Exercise goal — Copy nothing but the lines below running from the line containing "for name, (loop, finish)" through the line containing "obj.matrix_parent_inverse = Matrix.Identity(4)", both end lines included.
>>
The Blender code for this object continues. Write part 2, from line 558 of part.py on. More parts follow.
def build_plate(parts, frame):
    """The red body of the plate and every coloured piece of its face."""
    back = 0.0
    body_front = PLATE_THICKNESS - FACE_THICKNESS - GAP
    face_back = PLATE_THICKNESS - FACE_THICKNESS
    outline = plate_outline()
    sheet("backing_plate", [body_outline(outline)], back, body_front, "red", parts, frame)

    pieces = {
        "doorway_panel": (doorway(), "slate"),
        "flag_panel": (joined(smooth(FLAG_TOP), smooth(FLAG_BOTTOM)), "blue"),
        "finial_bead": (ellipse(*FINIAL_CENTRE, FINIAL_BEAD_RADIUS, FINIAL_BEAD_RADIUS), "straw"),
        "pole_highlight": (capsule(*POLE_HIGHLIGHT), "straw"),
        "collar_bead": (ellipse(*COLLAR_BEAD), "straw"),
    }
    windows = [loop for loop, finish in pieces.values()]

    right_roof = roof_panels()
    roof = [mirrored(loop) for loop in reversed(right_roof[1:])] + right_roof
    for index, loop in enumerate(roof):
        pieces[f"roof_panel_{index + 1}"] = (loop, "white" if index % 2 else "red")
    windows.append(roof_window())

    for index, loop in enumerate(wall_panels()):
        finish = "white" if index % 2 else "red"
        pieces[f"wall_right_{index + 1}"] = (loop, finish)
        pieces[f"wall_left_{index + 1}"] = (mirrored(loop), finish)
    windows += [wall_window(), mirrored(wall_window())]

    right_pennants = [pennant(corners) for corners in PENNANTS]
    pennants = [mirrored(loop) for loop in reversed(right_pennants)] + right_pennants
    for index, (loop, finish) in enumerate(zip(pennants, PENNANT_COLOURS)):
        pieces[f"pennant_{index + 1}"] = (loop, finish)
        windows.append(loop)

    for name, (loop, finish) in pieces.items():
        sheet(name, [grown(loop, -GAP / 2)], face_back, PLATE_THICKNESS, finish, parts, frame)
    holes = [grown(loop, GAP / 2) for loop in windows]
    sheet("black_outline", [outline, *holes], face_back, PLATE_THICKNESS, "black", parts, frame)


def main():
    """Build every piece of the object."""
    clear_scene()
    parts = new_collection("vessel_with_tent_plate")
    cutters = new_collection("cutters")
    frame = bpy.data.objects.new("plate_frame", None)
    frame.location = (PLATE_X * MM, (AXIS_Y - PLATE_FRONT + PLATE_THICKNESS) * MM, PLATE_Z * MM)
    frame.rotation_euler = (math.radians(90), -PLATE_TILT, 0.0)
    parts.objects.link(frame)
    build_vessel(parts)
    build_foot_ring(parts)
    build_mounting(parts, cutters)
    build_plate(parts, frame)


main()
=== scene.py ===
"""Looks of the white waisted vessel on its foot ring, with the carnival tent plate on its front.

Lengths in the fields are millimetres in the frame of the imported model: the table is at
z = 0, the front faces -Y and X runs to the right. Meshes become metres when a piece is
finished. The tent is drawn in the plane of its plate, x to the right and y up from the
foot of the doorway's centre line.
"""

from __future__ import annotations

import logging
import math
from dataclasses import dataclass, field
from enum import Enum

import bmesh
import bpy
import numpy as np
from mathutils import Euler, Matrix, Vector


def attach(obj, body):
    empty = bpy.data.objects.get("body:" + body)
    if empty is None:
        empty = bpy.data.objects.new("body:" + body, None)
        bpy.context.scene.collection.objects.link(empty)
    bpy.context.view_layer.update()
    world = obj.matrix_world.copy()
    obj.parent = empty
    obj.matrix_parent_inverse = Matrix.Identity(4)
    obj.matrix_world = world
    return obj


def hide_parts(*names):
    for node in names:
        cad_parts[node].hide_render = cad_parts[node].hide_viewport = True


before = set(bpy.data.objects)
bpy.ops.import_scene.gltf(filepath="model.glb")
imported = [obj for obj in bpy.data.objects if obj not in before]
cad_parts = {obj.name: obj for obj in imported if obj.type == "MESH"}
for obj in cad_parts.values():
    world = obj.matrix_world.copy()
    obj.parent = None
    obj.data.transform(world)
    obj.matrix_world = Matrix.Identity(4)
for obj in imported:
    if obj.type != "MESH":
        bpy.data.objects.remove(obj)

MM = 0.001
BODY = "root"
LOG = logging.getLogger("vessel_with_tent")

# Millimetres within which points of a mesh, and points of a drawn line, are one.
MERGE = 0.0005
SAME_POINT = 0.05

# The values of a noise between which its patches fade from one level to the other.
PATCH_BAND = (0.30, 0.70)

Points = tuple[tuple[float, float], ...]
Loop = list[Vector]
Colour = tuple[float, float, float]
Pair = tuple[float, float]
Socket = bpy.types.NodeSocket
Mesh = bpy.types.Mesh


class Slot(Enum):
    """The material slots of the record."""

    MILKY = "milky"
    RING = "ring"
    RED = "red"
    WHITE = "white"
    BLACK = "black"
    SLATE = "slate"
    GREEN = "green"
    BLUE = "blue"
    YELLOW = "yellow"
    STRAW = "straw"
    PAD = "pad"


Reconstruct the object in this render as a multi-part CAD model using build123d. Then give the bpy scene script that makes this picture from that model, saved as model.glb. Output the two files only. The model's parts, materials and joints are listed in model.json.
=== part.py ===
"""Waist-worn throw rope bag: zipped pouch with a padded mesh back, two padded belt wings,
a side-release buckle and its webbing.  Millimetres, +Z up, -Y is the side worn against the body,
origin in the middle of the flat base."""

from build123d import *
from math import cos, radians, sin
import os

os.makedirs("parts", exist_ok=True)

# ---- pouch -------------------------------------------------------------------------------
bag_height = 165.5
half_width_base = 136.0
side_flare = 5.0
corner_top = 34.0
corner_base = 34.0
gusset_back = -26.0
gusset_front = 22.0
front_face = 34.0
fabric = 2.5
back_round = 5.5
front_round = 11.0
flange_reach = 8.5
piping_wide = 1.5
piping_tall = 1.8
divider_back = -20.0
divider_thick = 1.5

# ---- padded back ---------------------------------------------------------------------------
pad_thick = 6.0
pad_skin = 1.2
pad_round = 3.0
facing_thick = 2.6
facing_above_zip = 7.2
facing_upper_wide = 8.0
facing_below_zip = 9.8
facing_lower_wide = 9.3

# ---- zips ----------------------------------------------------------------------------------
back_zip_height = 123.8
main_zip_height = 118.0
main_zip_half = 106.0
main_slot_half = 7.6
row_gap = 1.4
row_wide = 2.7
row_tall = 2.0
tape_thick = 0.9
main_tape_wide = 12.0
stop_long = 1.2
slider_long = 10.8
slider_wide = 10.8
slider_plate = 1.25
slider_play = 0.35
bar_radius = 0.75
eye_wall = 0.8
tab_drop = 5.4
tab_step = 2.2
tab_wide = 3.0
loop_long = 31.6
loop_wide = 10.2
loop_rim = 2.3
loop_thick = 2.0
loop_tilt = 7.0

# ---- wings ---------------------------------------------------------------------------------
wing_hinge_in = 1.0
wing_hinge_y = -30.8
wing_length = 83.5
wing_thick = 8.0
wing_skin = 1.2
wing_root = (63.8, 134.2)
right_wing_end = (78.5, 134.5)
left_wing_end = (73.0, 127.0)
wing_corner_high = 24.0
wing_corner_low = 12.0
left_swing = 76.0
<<
Answer to this task —
    for name, (loop, finish) in pieces.items():
        sheet(name, [grown(loop, -GAP / 2)], face_back, PLATE_THICKNESS, finish, parts, frame)
    holes = [grown(loop, GAP / 2) for loop in windows]
    sheet("black_outline", [outline, *holes], face_back, PLATE_THICKNESS, "black", parts, frame)


def main():
    """Build every piece of the object."""
    clear_scene()
    parts = new_collection("vessel_with_tent_plate")
    cutters = new_collection("cutters")
    frame = bpy.data.objects.new("plate_frame", None)
    frame.location = (PLATE_X * MM, (AXIS_Y - PLATE_FRONT + PLATE_THICKNESS) * MM, PLATE_Z * MM)
    frame.rotation_euler = (math.radians(90), -PLATE_TILT, 0.0)
    parts.objects.link(frame)
    build_vessel(parts)
    build_foot_ring(parts)
    build_mounting(parts, cutters)
    build_plate(parts, frame)


main()
=== scene.py ===
"""Looks of the white waisted vessel on its foot ring, with the carnival tent plate on its front.

Lengths in the fields are millimetres in the frame of the imported model: the table is at
z = 0, the front faces -Y and X runs to the right. Meshes become metres when a piece is
finished. The tent is drawn in the plane of its plate, x to the right and y up from the
foot of the doorway's centre line.
"""

from __future__ import annotations

import logging
import math
from dataclasses import dataclass, field
from enum import Enum

import bmesh
import bpy
import numpy as np
from mathutils import Euler, Matrix, Vector


def attach(obj, body):
    empty = bpy.data.objects.get("body:" + body)
    if empty is None:
        empty = bpy.data.objects.new("body:" + body, None)
        bpy.context.scene.collection.objects.link(empty)
    bpy.context.view_layer.update()
    world = obj.matrix_world.copy()
    obj.parent = empty
    obj.matrix_parent_inverse = Matrix.Identity(4)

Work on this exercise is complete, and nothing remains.